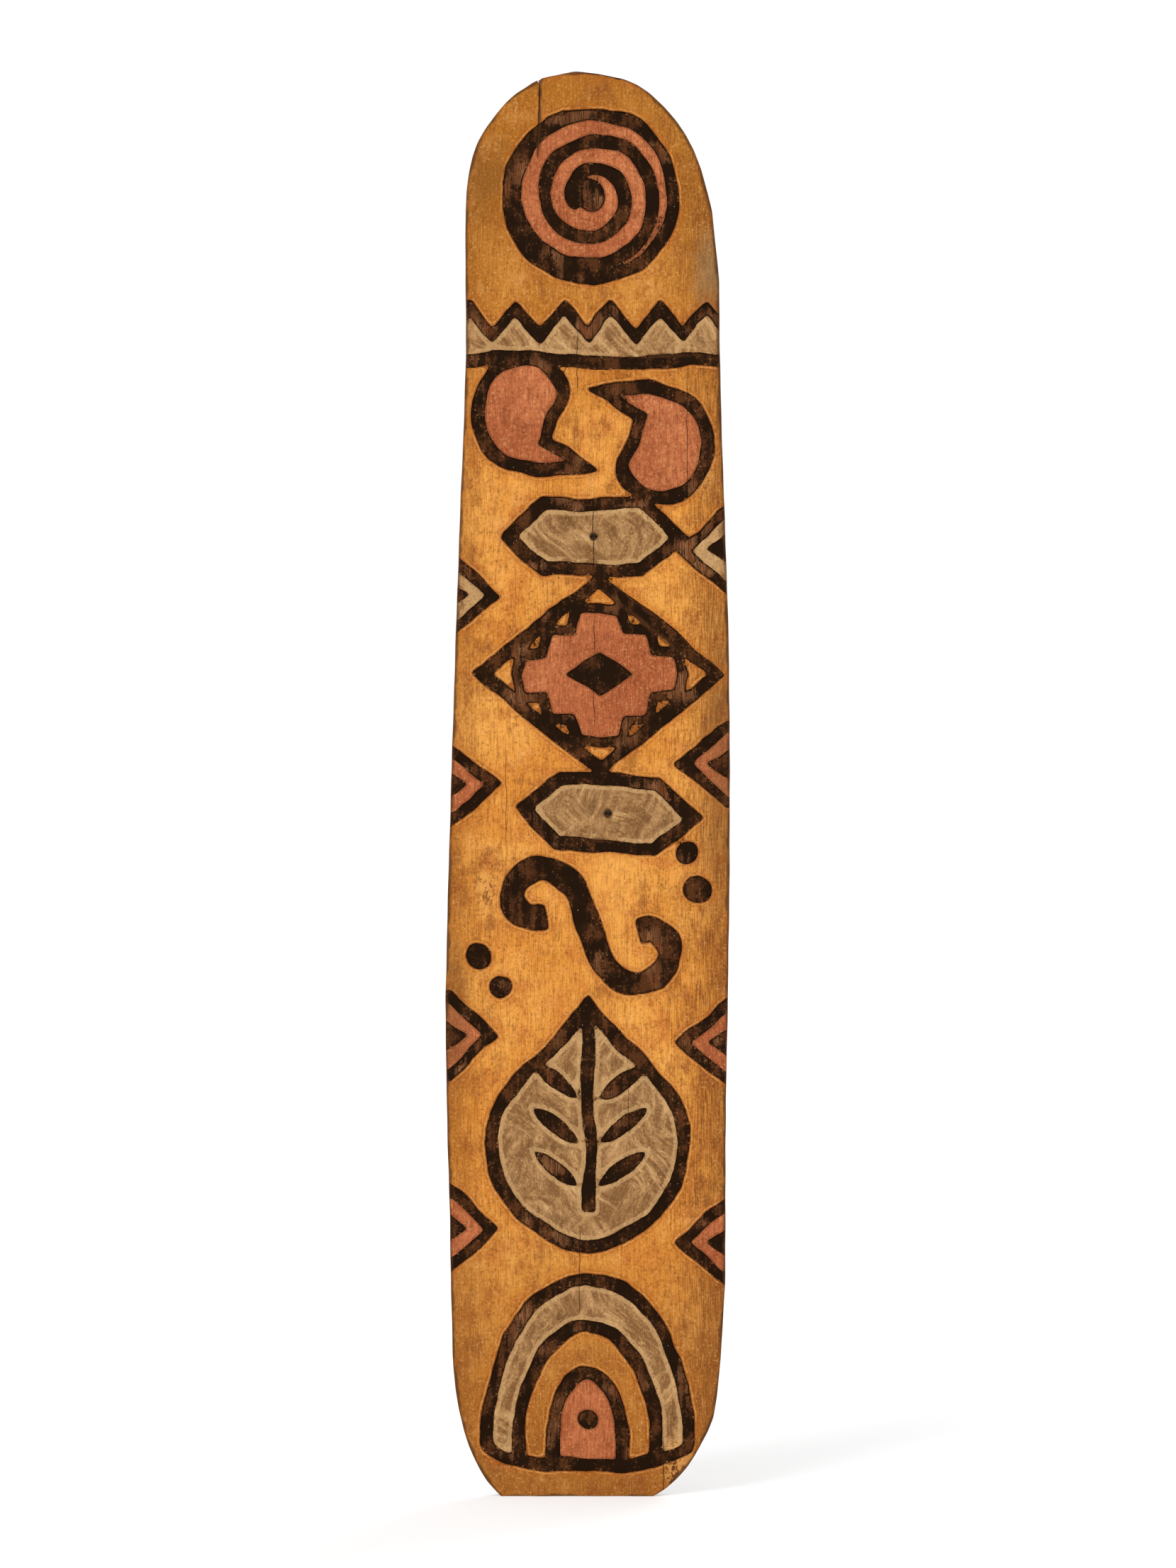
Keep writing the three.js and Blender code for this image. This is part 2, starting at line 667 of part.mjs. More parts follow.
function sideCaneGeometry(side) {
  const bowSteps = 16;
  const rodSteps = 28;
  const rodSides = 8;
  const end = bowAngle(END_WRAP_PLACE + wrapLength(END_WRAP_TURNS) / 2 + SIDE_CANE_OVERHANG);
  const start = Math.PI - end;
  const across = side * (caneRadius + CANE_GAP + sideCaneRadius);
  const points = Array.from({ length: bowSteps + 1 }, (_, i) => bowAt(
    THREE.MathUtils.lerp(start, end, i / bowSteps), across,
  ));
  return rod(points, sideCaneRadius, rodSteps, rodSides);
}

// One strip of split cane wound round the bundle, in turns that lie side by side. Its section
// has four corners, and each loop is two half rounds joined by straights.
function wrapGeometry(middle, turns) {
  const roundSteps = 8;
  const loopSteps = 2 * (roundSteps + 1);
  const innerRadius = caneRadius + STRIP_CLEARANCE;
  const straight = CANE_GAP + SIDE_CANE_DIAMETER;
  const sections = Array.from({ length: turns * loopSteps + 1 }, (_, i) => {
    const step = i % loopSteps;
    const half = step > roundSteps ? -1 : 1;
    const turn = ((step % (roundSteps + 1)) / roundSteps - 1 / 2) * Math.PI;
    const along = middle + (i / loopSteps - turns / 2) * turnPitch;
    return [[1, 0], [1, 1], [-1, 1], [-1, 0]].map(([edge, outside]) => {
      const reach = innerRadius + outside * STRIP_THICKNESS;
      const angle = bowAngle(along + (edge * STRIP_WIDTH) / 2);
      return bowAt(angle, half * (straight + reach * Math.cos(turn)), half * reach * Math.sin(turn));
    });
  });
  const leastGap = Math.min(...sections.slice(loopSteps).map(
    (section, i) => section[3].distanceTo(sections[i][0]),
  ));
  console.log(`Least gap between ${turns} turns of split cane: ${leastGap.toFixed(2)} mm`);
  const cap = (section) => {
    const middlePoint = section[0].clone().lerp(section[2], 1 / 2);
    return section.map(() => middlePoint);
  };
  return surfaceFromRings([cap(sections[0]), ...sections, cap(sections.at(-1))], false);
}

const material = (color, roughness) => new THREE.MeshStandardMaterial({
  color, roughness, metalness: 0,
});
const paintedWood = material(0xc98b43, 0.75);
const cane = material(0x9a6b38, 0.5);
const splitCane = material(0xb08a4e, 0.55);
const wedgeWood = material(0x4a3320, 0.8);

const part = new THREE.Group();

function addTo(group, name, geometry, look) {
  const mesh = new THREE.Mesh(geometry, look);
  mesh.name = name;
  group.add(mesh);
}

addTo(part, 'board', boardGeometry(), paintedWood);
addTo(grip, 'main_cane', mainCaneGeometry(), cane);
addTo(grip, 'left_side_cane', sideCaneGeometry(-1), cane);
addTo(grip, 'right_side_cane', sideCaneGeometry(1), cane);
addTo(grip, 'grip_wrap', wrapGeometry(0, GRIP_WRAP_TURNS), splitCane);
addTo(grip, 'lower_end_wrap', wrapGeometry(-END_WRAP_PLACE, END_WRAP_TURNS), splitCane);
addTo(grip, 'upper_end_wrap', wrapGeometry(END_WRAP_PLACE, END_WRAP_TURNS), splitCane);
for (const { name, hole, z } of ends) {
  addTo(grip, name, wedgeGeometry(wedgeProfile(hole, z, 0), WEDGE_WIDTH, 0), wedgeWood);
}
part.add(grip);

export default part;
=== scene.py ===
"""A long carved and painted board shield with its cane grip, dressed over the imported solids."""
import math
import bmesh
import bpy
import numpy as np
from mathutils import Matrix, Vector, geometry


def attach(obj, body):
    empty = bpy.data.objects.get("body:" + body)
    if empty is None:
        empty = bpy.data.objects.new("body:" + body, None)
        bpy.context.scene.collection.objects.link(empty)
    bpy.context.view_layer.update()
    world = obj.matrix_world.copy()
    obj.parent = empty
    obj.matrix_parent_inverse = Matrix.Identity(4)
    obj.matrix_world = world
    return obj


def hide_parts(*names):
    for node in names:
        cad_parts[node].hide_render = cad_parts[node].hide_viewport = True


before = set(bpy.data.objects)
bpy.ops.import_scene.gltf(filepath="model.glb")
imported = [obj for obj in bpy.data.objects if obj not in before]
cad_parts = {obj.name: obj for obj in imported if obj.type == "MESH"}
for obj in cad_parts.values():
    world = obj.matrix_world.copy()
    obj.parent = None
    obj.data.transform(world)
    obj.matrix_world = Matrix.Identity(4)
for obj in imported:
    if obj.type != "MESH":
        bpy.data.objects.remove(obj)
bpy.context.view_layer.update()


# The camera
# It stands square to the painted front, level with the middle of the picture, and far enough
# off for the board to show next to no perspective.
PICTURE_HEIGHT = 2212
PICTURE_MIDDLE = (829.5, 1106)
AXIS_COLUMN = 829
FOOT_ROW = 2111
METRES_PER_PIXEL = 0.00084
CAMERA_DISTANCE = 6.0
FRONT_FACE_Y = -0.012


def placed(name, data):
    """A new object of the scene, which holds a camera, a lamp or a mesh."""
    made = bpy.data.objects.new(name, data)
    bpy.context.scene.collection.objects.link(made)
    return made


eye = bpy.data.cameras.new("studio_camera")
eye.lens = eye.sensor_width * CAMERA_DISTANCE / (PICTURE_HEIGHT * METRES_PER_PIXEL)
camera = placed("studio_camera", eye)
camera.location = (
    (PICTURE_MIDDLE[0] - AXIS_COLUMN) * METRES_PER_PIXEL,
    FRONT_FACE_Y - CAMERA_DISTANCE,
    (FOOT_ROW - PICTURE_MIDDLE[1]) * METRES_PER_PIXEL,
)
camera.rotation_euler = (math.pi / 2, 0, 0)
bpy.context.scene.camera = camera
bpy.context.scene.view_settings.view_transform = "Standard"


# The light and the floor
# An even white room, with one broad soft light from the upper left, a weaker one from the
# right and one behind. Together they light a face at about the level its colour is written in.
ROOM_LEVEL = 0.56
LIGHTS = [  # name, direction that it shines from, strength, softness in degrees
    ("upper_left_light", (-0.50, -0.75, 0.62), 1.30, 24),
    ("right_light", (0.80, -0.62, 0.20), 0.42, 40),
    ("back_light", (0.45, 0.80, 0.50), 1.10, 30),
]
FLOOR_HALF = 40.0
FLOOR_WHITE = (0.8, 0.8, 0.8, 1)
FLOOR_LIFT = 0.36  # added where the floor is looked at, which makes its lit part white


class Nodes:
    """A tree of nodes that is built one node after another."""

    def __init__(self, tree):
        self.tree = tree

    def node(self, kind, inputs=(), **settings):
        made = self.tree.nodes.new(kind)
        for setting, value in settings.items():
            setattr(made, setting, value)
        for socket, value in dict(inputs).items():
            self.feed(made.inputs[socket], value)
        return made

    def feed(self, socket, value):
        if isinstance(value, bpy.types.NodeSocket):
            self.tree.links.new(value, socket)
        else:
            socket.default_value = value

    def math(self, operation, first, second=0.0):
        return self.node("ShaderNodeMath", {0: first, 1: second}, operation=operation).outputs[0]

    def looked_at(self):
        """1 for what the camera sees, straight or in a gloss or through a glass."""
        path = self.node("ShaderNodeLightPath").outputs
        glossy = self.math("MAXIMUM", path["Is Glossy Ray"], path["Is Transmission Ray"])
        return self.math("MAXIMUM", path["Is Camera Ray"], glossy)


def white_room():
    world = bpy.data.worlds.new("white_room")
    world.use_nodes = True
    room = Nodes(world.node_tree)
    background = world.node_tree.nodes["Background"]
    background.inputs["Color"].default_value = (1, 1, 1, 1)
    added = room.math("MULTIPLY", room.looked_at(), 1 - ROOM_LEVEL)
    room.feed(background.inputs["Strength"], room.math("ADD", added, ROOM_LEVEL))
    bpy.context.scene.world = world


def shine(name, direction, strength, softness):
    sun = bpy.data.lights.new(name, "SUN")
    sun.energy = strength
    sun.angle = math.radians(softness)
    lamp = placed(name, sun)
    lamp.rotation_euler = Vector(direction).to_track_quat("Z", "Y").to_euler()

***

What is required
Reproduce, without alteration, solely the lines beginning at the line that includes "function addTo(group, name, geometry, look)" and ending at the line that includes "bpy.data.objects.remove(obj)", both lines included.

Result of the task
function addTo(group, name, geometry, look) {
  const mesh = new THREE.Mesh(geometry, look);
  mesh.name = name;
  group.add(mesh);
}

addTo(part, 'board', boardGeometry(), paintedWood);
addTo(grip, 'main_cane', mainCaneGeometry(), cane);
addTo(grip, 'left_side_cane', sideCaneGeometry(-1), cane);
addTo(grip, 'right_side_cane', sideCaneGeometry(1), cane);
addTo(grip, 'grip_wrap', wrapGeometry(0, GRIP_WRAP_TURNS), splitCane);
addTo(grip, 'lower_end_wrap', wrapGeometry(-END_WRAP_PLACE, END_WRAP_TURNS), splitCane);
addTo(grip, 'upper_end_wrap', wrapGeometry(END_WRAP_PLACE, END_WRAP_TURNS), splitCane);
for (const { name, hole, z } of ends) {
  addTo(grip, name, wedgeGeometry(wedgeProfile(hole, z, 0), WEDGE_WIDTH, 0), wedgeWood);
}
part.add(grip);

export default part;
=== scene.py ===
"""A long carved and painted board shield with its cane grip, dressed over the imported solids."""
import math
import bmesh
import bpy
import numpy as np
from mathutils import Matrix, Vector, geometry


def attach(obj, body):
    empty = bpy.data.objects.get("body:" + body)
    if empty is None:
        empty = bpy.data.objects.new("body:" + body, None)
        bpy.context.scene.collection.objects.link(empty)
    bpy.context.view_layer.update()
    world = obj.matrix_world.copy()
    obj.parent = empty
    obj.matrix_parent_inverse = Matrix.Identity(4)
    obj.matrix_world = world
    return obj


def hide_parts(*names):
    for node in names:
        cad_parts[node].hide_render = cad_parts[node].hide_viewport = True


before = set(bpy.data.objects)
bpy.ops.import_scene.gltf(filepath="model.glb")
imported = [obj for obj in bpy.data.objects if obj not in before]
cad_parts = {obj.name: obj for obj in imported if obj.type == "MESH"}
for obj in cad_parts.values():
    world = obj.matrix_world.copy()
    obj.parent = None
    obj.data.transform(world)
    obj.matrix_world = Matrix.Identity(4)
for obj in imported:
    if obj.type != "MESH":
        bpy.data.objects.remove(obj)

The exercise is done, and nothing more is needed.